Executives at Bentonville, Arkansas-based Walmart, one of the largest retailers and grocery chains in the country, told investors during a Tuesday meeting that its food business will help combat competition from Amazon, with grocery sales accounting for 56% of its overall sales, the Wall Street Journal reports. By year-end, roughly 800 stores in Walmart’s portfolio will offer grocery deliveries and 2,000 will provide accommodations for grocery pickups for online deliveries.
“Having fresh food within 10 miles of 90% of the population is a structural competitive advantage,” Walmart CEO Doug McMillon said at the investor meeting, the WSJ reports.
Though company officials expect sales to increase 2.5% to 3% next fiscal year, Walmart lowered its profit margins for the current year to between $4.65 and $4.80 a share in light of its $16B acquisition of Indian e-commerce giant Flipkart.
Pharmaceutical retail giant Walgreens has made a number of strategic moves of late to position the company for success, including its acquisition of more than 1,900 stores and three distribution centers from Rite Aid Corp. for $4.8B.

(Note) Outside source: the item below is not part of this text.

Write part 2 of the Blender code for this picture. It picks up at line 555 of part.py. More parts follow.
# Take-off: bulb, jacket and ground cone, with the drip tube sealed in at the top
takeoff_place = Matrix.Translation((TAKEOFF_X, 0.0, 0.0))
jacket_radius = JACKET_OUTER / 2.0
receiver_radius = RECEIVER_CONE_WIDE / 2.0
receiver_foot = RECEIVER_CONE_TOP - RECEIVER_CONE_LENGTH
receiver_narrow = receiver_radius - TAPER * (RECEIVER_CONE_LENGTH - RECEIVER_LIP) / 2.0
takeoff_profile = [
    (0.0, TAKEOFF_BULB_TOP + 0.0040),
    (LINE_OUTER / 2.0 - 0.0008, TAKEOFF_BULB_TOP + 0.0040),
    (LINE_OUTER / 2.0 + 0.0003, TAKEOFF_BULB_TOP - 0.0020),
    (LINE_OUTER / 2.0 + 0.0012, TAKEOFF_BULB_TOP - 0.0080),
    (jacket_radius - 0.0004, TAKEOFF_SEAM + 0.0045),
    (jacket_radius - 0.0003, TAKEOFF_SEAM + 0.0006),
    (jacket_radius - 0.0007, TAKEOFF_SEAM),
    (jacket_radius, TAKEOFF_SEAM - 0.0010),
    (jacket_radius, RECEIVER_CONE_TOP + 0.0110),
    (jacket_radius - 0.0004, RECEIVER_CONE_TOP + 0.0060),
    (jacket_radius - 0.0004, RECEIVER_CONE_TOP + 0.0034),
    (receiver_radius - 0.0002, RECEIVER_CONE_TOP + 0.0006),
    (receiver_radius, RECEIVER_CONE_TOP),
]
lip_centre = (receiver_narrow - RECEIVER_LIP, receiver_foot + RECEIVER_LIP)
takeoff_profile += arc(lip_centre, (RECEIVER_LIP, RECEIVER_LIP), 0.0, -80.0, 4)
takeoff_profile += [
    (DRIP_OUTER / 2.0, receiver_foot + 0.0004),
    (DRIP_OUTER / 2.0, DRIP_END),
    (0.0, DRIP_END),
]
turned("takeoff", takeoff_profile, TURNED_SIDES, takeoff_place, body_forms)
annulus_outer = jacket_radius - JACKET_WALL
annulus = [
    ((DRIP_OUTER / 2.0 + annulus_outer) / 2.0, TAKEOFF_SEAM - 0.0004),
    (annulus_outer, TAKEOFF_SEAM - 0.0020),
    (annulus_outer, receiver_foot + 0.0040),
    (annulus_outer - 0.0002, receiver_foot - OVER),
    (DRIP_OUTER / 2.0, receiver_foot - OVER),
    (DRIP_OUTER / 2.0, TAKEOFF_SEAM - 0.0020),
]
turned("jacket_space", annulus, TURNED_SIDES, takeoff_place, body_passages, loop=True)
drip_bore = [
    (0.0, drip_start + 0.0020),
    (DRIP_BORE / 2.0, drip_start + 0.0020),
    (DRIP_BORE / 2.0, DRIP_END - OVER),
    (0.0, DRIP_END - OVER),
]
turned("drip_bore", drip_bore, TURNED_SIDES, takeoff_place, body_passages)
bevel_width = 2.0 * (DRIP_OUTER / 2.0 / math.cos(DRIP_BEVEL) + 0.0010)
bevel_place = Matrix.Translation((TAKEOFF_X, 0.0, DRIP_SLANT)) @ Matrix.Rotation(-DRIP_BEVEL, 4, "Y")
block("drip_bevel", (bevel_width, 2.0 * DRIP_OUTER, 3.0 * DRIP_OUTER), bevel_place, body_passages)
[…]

When asked how it plans to fend off competition from Amazon, CEO Stefano Pessina told Bloomberg that the Seattle-based tech giant is no threat.
“It will be another competitor, but I don’t think we’ll disappear because of Amazon. We’ll adapt,” Pessina told Bloomberg, adding that it will be easier for the drugstore operator, which oversees more than 9,800 locations throughout the U.S., to transition online than for Amazon to build the infrastructure needed for brick-and-mortar retail.

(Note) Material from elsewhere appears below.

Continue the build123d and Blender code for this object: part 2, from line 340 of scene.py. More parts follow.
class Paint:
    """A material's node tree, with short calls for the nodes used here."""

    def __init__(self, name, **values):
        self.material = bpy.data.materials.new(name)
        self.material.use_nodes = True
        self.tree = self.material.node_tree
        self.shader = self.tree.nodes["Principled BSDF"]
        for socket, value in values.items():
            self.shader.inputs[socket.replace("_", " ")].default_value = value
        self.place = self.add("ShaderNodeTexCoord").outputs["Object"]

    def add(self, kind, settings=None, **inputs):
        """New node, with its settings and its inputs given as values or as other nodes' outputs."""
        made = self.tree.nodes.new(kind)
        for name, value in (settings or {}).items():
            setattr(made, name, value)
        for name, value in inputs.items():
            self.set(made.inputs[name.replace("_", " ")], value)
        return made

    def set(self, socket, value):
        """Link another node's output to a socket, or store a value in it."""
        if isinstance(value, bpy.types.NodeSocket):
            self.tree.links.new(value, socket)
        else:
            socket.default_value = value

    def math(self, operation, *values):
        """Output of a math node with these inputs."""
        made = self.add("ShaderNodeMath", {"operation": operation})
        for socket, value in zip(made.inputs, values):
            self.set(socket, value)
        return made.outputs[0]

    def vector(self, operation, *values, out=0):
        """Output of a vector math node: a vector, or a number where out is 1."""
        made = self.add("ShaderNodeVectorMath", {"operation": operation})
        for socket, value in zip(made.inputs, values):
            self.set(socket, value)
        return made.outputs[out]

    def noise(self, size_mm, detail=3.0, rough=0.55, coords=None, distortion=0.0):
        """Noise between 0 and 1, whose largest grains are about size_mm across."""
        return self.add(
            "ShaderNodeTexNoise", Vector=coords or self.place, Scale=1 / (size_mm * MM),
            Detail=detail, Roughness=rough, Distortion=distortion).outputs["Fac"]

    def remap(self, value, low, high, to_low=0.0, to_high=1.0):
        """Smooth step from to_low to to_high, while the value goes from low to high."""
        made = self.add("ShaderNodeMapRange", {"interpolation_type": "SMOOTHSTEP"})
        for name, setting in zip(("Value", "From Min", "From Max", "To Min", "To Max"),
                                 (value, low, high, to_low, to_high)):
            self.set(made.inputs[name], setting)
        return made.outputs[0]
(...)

Walgreens announced plans earlier this month to open 600 medical testing facilities throughout the U.S. that will be in drugstores operated by Laboratory Corporation of America Holdings, Bloomberg reports.
In addition, Walgreens launched a pilot program in partnership with grocer The Kroger Co. to test how the two retailers can collaborate to improve customer convenience and on-site pickups across their two brands. The tests will commence at 13 Walgreens stores in Northern Kentucky close to Kroger’s Cincinnati headquarters, according to a press release.
Reports revealed in September that Amazon was mulling a massive national expansion of its Amazon Go concept, which would consist of opening 3,000 new locations through 2021, with 50 opening by 2019. This continued shift toward brick-and-mortar retail by native digital retailers gives credence to the shifting narrative in the industry that physical retail is not dying, but evolving to embrace consumer shopping preferences.
A new report by JLL uncovered more than 850 stores set to open in the next five years by native e-commerce brands like online mattress provider Casper and glasses and prescription eyewear company Warby Parker, which has opened 75 locations since the launch of its first shop in New York in 2013.
CORRECTION, OCT. 18, 12:15 P.M. ET: A previous version of this story incorrectly listed Walmart’s headquarters. The company is based in Bentonville, Arkansas. The story has been updated.